Replication, reproducibility, and Strengthening Transparency

Author

Dan Hicks

Published

May 18, 2020

Strengthening Transparency in Regulatory Science is an open science rule that the US Environmental Protection Agency proposed in April 2018. If adopted, the rule would restrict the scientific information that EPA uses in policymaking, requiring that the data and analysis code be available either publicly or in a secure data enclave for independent reanalysis. Strengthening Transparency is non-accidentally similar to the HONEST Act and Secret Science Act, which were attempts by Republicans in previous congresses to introduce the same requirement. Since at least the 1990s, industry and its allies have attempted to argue that environmental public health research can’t be trusted unless “we” can inspect the “raw data.”

Strengthening Transparency tries to justify itself with explicit appeals to the replication crisis that’s been unfolding in, primarily, social psychology. So the rule has a nice convergence between my ongoing research on public scientific controversies and my side interest in the replication crisis.

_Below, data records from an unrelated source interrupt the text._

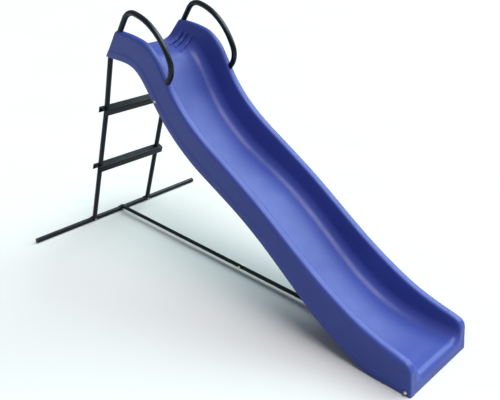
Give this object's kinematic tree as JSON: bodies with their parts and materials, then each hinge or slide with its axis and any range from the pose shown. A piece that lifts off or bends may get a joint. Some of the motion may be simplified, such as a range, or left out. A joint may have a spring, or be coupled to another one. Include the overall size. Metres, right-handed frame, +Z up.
{
  "type": "pool slide",
  "caption": "Free-standing pool slide: a wavy one-piece moulded chute with side walls, carried by a leaning steel tube ladder with handrails, a wide base bar and a ground tie.",
  "frame": {"origin": "middle of the footprint on the ground", "axes": "+X from the ladder towards the run-out, +Y to the left of a rider looking down the chute, +Z up"},
  "size_m": [2.607, 1.3608, 1.5136],
  "materials": {
    "chute_plastic": "semi-gloss blue-violet polyethylene with a slightly satin moulded skin",
    "tube_coating": "black powder coat, satin",
    "cap_plastic": "matt black plug",
    "zinc_plate": "pale yellow zinc plate"
  },
  "bodies": {
    "root": {"chute": "chute_plastic", "handrail_left": "tube_coating", "back_bolt_left": "zinc_plate", "side_bolt_left": "zinc_plate", "handrail_right": "tube_coating", "back_bolt_right": "zinc_plate", "side_bolt_right": "zinc_plate", "upright_left": "tube_coating", "foot_saddle_left": "tube_coating", "foot_bolt_left": "zinc_plate", "foot_nut_left": "zinc_plate", "upright_right": "tube_coating", "foot_saddle_right": "tube_coating", "foot_bolt_right": "zinc_plate", "foot_nut_right": "zinc_plate", "lower_tread_bolt_left": "zinc_plate", "lower_tread_nut_left": "zinc_plate", "lower_tread_bolt_right": "zinc_plate", "lower_tread_nut_right": "zinc_plate", "lower_tread": "tube_coating", "upper_tread_bolt_left": "zinc_plate", "upper_tread_nut_left": "zinc_plate", "upper_tread_bolt_right": "zinc_plate", "upper_tread_nut_right": "zinc_plate", "upper_tread": "tube_coating", "base_bar": "tube_coating", "base_bar_cap_left": "cap_plastic", "base_bar_cap_right": "cap_plastic", "tie_saddle": "tube_coating", "tie_tube_back": "tube_coating", "tie_tube_front": "tube_coating", "tie_bolt": "zinc_plate", "tie_nut": "zinc_plate", "tie_saddle_bolt": "zinc_plate", "tie_saddle_nut": "zinc_plate", "cross_bar": "tube_coating", "front_bolt_left": "zinc_plate", "front_bolt_right": "zinc_plate"}
  },
  "joints": []
}
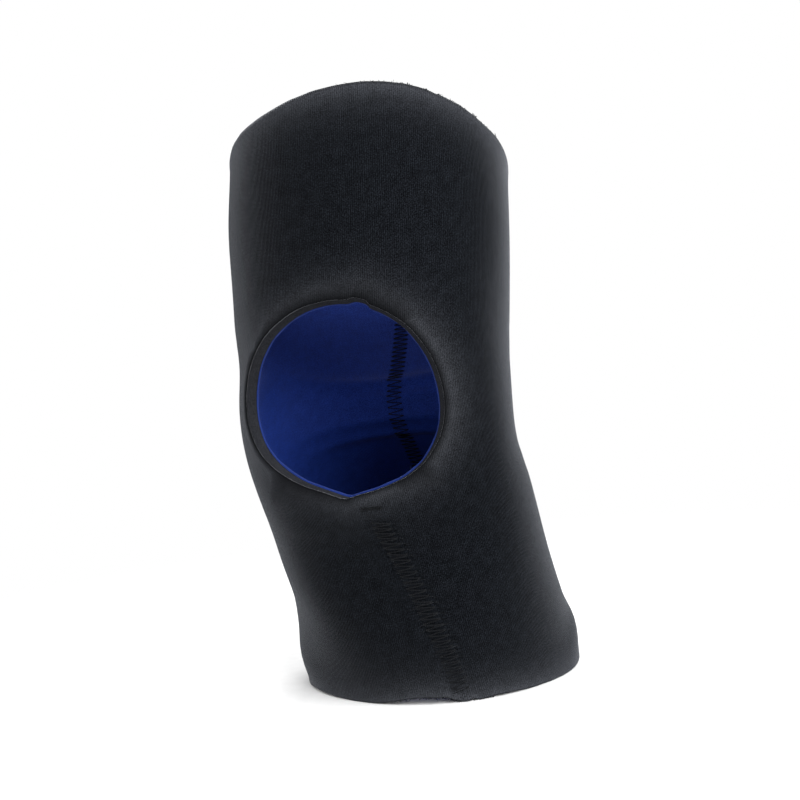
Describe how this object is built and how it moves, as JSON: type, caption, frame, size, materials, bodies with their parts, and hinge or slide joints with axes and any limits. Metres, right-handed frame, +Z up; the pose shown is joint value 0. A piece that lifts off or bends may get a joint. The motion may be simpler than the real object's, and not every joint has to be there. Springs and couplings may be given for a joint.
{
  "type": "open-patella neoprene knee sleeve",
  "caption": "Pull-on neoprene knee sleeve, pre-bent at the knee, black outside with a blue lining, a round kneecap opening and a zigzag-sewn dart below it.",
  "frame": {"origin": "middle of the whole sleeve's footprint box, on the floor that the lower rim stands on", "axes": "+Z up along the leg, the front of the knee faces -Y, X runs across the knee"},
  "size_m": [0.1408, 0.1868, 0.2679],
  "materials": {
    "black_nylon_jersey": "fine ribbed nylon jersey, matt with a soft sheen at grazing angles",
    "neoprene_sponge": "matt closed-cell sponge, seen only at cut edges",
    "royal_blue_lining": "smooth nylon jersey lining",
    "sewing_thread": "polyester sewing thread, slight gloss"
  },
  "bodies": {
    "shin_section": {"face_jersey_shin": "black_nylon_jersey", "face_jersey_knee": "black_nylon_jersey", "neoprene_core_shin": "neoprene_sponge", "neoprene_core_knee": "neoprene_sponge", "lining_jersey_shin": "royal_blue_lining", "lining_jersey_knee": "royal_blue_lining", "dart_thread_face": "sewing_thread", "back_seam_thread_face_shin": "sewing_thread", "back_seam_thread_face_knee": "sewing_thread", "dart_thread_lining": "sewing_thread", "back_seam_thread_lining_shin": "sewing_thread", "back_seam_thread_lining_knee": "sewing_thread", "bar_tack": "sewing_thread"},
    "thigh_section": {"face_jersey_thigh": "black_nylon_jersey", "neoprene_core_thigh": "neoprene_sponge", "lining_jersey_thigh": "royal_blue_lining", "back_seam_thread_face_thigh": "sewing_thread", "back_seam_thread_lining_thigh": "sewing_thread"}
  },
  "joints": [
    {"name": "knee_flexion", "type": "hinge", "parent": "shin_section", "child": "thigh_section", "pos_m": [0, -0.0497, 0.1288], "axis": [-1, 0, 0], "range_deg": [-50, 36], "stiffness_Nm_per_rad": 0.6, "deforming": ["face_jersey_knee", "neoprene_core_knee", "lining_jersey_knee", "back_seam_thread_face_knee", "back_seam_thread_lining_knee"]}
  ]
}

In March of this year, EPA published a Supplemental Notice of Proposed Rulemaking, which added definitions for several of the key terms and opened another round of public comments. I submitted a comment based on the distinction between reproducibility (can we run the same data through the same code to get quantitatively identical output) and replicability (can we run a similar experiment to get new data that support qualitatively similar conclusions). I argued that open science can promote reproducibility, but not replicability; while Strengthening Transparency is nominally based on concerns about replicability. So the proposed rule can’t do anything about the problem it’s supposed to address.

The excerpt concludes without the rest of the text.